5 Get to know your engineer. Important people, engineers! They are the ones who always want you to spend more than you have in the budget on maintenance and refurbishment. Well, now may be the time to pay attention, for two reasons: firstly, because you may be able to benefit from important deflationary advantages in the cost of FF&E; and secondly, because any shortcomings in your hotel’s amenities have come into more glaring focus in today’s market, where potential guests can pick and choose where they stay.

6 Get to know your competitors. Now’s the time to be as nosy as you like as to what other hotels are doing. Go and have a good look around your immediate competitors’ properties, stay there, dine there, ask a lot of outrageous questions. See what they are doing to weather the storm and know your own hotel’s strengths and weaknesses as honestly as you can.

7 Get to know your counterparts. Better still, call up your fellow managers and have an honest talk. There is little to be gained from holding your cards too close to your chest under the current market conditions, which in truth demand solidarity among our region’s hoteliers, not small-mindedness. And call up your head office counterparts too. There are useful people there who may have a broader perspective than you on key topics such as sales and marketing, accounting, HR, training and regional trends.

8 Get to know your financial controller. All sorts of things have changed financially in the last few months and you’ll no doubt have been in intimate discussions with your FC about this year’s budget. Let him or her drill down as much as possible and try and follow them down all the way. There is a lot more to key performance indicators than occupancy, ARR and RevPar. How about those segment yields, par stocks, accounts payable?

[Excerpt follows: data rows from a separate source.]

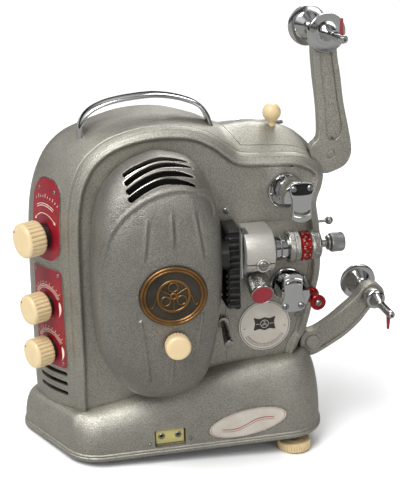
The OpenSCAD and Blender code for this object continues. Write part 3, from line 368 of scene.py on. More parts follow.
def hammered_group():
    """Hammered lacquer: cells of about a millimetre with bright rims, and slow clouds of tone."""
    t, i, o = group("hammered_lacquer", [("Cell", "value", 1300.0), ("Depth", "value", 0.5),
            ("Light", "colour", None), ("Dark", "colour", None), ("Normal", "vector", None)],
            [("Color", "colour"), ("Roughness", "value"), ("Normal", "vector")])
    place = spot_of(t)
    stir = node(t, "ShaderNodeTexNoise", {"Vector": place, "Scale": 420.0, "Detail": 3.0})
    moved = node(t, "ShaderNodeVectorMath", {0: stir.outputs["Color"], 1: (0.0011, 0.0011, 0.0011)},
                 operation="MULTIPLY")
    spot = node(t, "ShaderNodeVectorMath", {0: place, 1: moved.outputs[0]}, operation="ADD")
    cells = node(t, "ShaderNodeTexVoronoi", {"Vector": spot.outputs[0], "Scale": i.outputs["Cell"]},
                 feature="F1")
    fine = noise(t, place, 2600.0, 4.0, 0.7)
    slow = noise(t, place, 26.0, 4.0, 0.6)
    height = maths(t, "ADD", maths(t, "MULTIPLY", cells.outputs["Distance"], 1.0),
                   maths(t, "MULTIPLY", fine, 0.7))
    tone = ramp(t, height, [(0.25, 0.0), (0.95, 1.0)])
    mixed_tone = blend_colour(t, "MIX", tone, i.outputs["Dark"], i.outputs["Light"])
    cloud = ramp(t, slow, [(0.3, 0.86), (0.7, 1.06)])
    colour = blend_colour(t, "MULTIPLY", 1.0, mixed_tone, cloud)
    bump = node(t, "ShaderNodeBump", {"Strength": i.outputs["Depth"], "Distance": 0.0004, "Height": height,
            "Normal": i.outputs["Normal"]})
    rough = ramp(t, fine, [(0.3, 0.30), (0.75, 0.50)])
    t.links.new(colour, o.inputs["Color"])
    t.links.new(rough, o.inputs["Roughness"])
    t.links.new(bump.outputs[0], o.inputs["Normal"])
    return t


def wear_group():
    """Rubbed edges and small chips: a mask from the bevel of the edges broken up by noise."""
    t, i, o = group("edge_wear", [("Width", "value", 0.0012), ("Amount", "value", 0.5),
                                  ("Specks", "value", 0.3)], [("Edge", "value"), ("Speck", "value")])
    place = spot_of(t)
    round_edge = node(t, "ShaderNodeBevel", {"Radius": i.outputs["Width"]}, samples=4)
    flat = node(t, "ShaderNodeNewGeometry")
    dot = node(t, "ShaderNodeVectorMath", {0: round_edge.outputs[0], 1: flat.outputs["Normal"]},
               operation="DOT_PRODUCT")
    edge = ramp(t, dot.outputs["Value"], [(0.86, 1.0), (0.985, 0.0)])
    broken = noise(t, place, 240.0, 5.0, 0.7)
    worn = maths(t, "MULTIPLY", edge, ramp(t, broken, [(0.42, 0.0), (0.62, 1.0)]), clamp=True)
    t.links.new(maths(t, "MULTIPLY", worn, i.outputs["Amount"], clamp=True), o.inputs["Edge"])
    spots = noise(t, place, 210.0, 6.0, 0.75)
    where = noise(t, place, 24.0, 2.0)
    speck = maths(t, "MULTIPLY", ramp(t, spots, [(0.66, 0.0), (0.70, 1.0)]),
                  ramp(t, where, [(0.50, 0.0), (0.60, 1.0)]), clamp=True)
    t.links.new(maths(t, "MULTIPLY", speck, i.outputs["Specks"], clamp=True), o.inputs["Speck"])
    return t


def grime_group():
    """Painted shade with grime: darkening where the surface is shut in, broken up by noise as dust and dark
    film.
    """
    t, i, o = group("corner_grime", [("Openness", "value", 1.0), ("Amount", "value", 0.5)],
                    [("Shade_and_grime", "value")])
    place = spot_of(t)
    dirt = noise(t, place, 90.0, 4.0)
    corner = ramp(t, i.outputs["Openness"], [(0.35, 1.0), (0.85, 0.0)])
    film = maths(t, "MULTIPLY", corner, ramp(t, dirt, [(0.3, 0.45), (0.7, 1.0)]), clamp=True)
    t.links.new(maths(t, "MULTIPLY", film, i.outputs["Amount"], clamp=True), o.inputs["Shade_and_grime"])
    return t


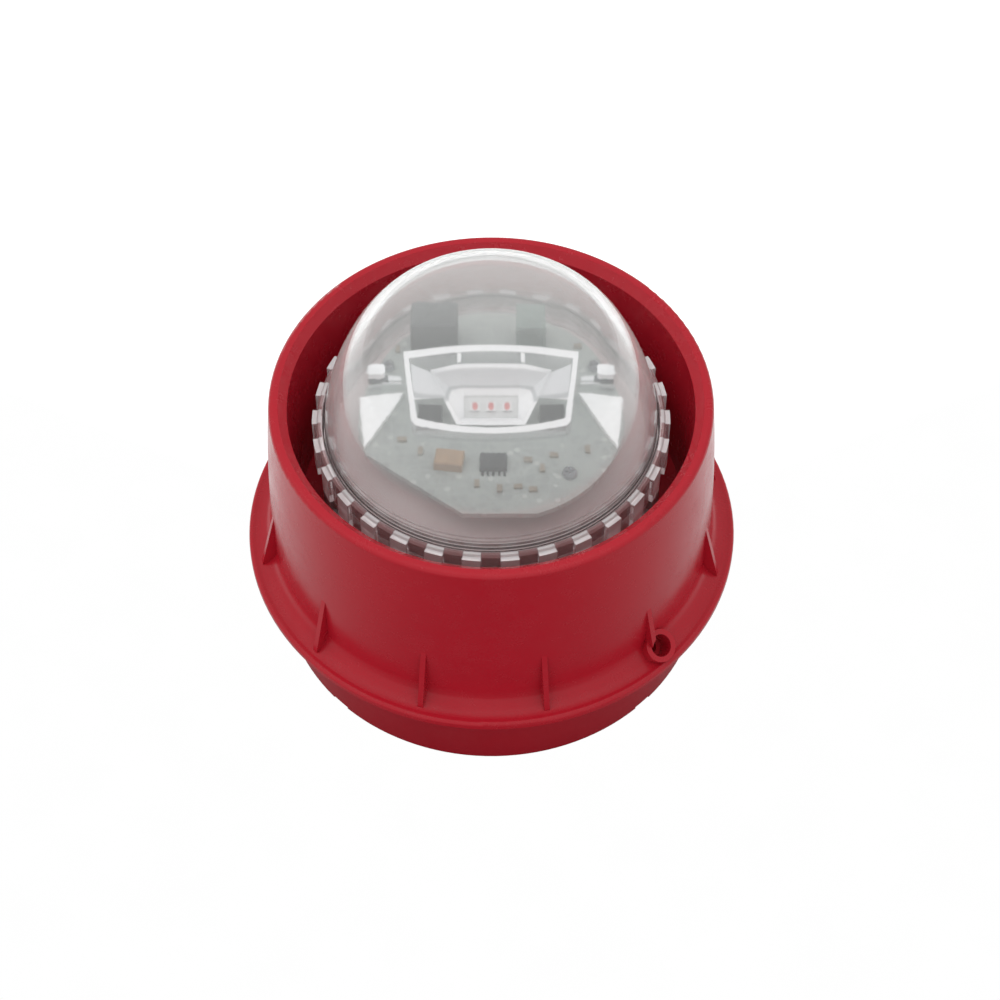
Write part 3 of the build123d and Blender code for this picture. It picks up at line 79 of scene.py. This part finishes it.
# ---------------------------------------------------------------- material helpers
class Look:
    """A node material, with short ways to add nodes. Patterns are in object space, in metres."""

    def __init__(self, name):
        self.material = bpy.data.materials.new(name)
        self.material.use_nodes = True
        self.tree = self.material.node_tree
        self.tree.nodes.clear()
        self.output = self.node("ShaderNodeOutputMaterial")
        self.shader = self.node("ShaderNodeBsdfPrincipled")
        self.wire(self.shader.outputs[0], self.output.inputs["Surface"])
        self.place = self.node("ShaderNodeTexCoord").outputs["Object"]

    def node(self, kind, **settings):
        made = self.tree.nodes.new(kind)
        for key, value in settings.items():
            setattr(made, key, value)
        return made

    def wire(self, source, target):
        self.tree.links.new(source, target)

    def set(self, **values):
        """Constant values on the shader's own sockets; an underscore stands for a space."""
        for key, value in values.items():
            self.shader.inputs[key.replace("_", " ")].default_value = value

    def axes(self, source=None):
        """The three parts of a vector, by default of the place in object space."""
        split = self.node("ShaderNodeSeparateXYZ")
        self.wire(source or self.place, split.inputs[0])
        return split.outputs["X"], split.outputs["Y"], split.outputs["Z"]

    def stretched(self, scale, offset=(0, 0, 0)):
        """The place in object space, scaled and moved."""
        mapping = self.node("ShaderNodeMapping")
        mapping.inputs["Scale"].default_value = scale
        mapping.inputs["Location"].default_value = offset
        self.wire(self.place, mapping.inputs["Vector"])
        return mapping.outputs[0]

    def noise(self, scale, detail=3.0, rough=0.5, stretch=None):
        """Noise whose scale is in cells per metre."""
        made = self.node("ShaderNodeTexNoise")
        made.inputs["Scale"].default_value = scale
        made.inputs["Detail"].default_value = detail
        made.inputs["Roughness"].default_value = rough
        self.wire(self.stretched(stretch) if stretch else self.place, made.inputs["Vector"])
        return made.outputs["Fac"]

    def ramp(self, source, stops):
        """Colour ramp from (position, colour) stops."""
        made = self.node("ShaderNodeValToRGB")
        elements = made.color_ramp.elements
        while len(elements) < len(stops):
            elements.new(0.5)
        for element, (position, colour) in zip(elements, stops):
            element.position = position
            element.color = (*colour, 1)
        self.wire(source, made.inputs[0])
        return made.outputs[0]

    def range(self, source, low, high, start=0.0, end=1.0):
        """A value that goes from low to high as the source goes from start to end, and stays there."""
        made = self.node("ShaderNodeMapRange")
        made.inputs["From Min"].default_value = start
        made.inputs["From Max"].default_value = end
        made.inputs["To Min"].default_value = low
        made.inputs["To Max"].default_value = high
        self.wire(source, made.inputs["Value"])
        return made.outputs[0]

    def mix(self, factor, a, b, blend="MIX"):
        made = self.node("ShaderNodeMix", data_type="RGBA", blend_type=blend)
        for value, key in ((factor, 0), (a, 6), (b, 7)):      # a colour mix reads inputs 0, 6 and 7
            if isinstance(value, bpy.types.NodeSocket):
                self.wire(value, made.inputs[key])
            elif key == 0:
                made.inputs[0].default_value = value
            else:
                made.inputs[key].default_value = (*value, 1)
        return made.outputs[2]

    def math(self, operation, a, b=0.0):
        made = self.node("ShaderNodeMath", operation=operation)
        for value, key in ((a, 0), (b, 1)):
            if isinstance(value, bpy.types.NodeSocket):
                self.wire(value, made.inputs[key])
            else:
                made.inputs[key].default_value = value
        return made.outputs[0]

    def apart(self, value, middle):
        """How far a value lies from a middle one."""
        return self.math("ABSOLUTE", self.math("SUBTRACT", value, middle))

    def length(self, a, b):
        """Length of a flat vector."""
        squares = self.math("ADD", self.math("MULTIPLY", a, a), self.math("MULTIPLY", b, b))
        return self.math("SQRT", squares)

    def bump(self, height, depth, strength=1.0):
        made = self.node("ShaderNodeBump")
        made.inputs["Strength"].default_value = strength
        made.inputs["Distance"].default_value = depth
        self.wire(height, made.inputs["Height"])
        self.wire(made.outputs[0], self.shader.inputs["Normal"])

    def colour(self, source):
        self.wire(source, self.shader.inputs["Base Color"])

    def roughness(self, source):
        self.wire(source, self.shader.inputs["Roughness"])

    def lay_over(self, amount, other):
        """Mixes another shader over the one that reaches the output."""
        blend = self.node("ShaderNodeMixShader")
        self.wire(amount, blend.inputs[0])
        self.wire(self.output.inputs["Surface"].links[0].from_socket, blend.inputs[1])
        self.wire(other, blend.inputs[2])
        self.wire(blend.outputs[0], self.output.inputs["Surface"])

    def veil(self, amount, colour):
        """Lays a share of plain diffuse colour over the shader."""
        diffuse = self.node("ShaderNodeBsdfDiffuse")
        self.wire(colour, diffuse.inputs["Color"])
        self.lay_over(amount, diffuse.outputs[0])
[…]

9 Get to know your consultants. You never know, but a conversation with your external auditors, training consultants, mystery shopping providers and even your friendly neighbourhood hospitality consultancy could give you a fresh and objective professional insight on matters troubling you. Ask them in for a free consultation. They’ll jump at the chance.

10 Get to know your owner. I’m sure you know your owner very well already, but have you asked his or her advice about the new market conditions? They are probably looking to you to perform miracles this year, against all expectations — big pressure! So why not bat the question back to them? Because they are deeply concerned about the performance of their hotel, and yet at the same time are outside the profession, they may just bring you that clarity you need.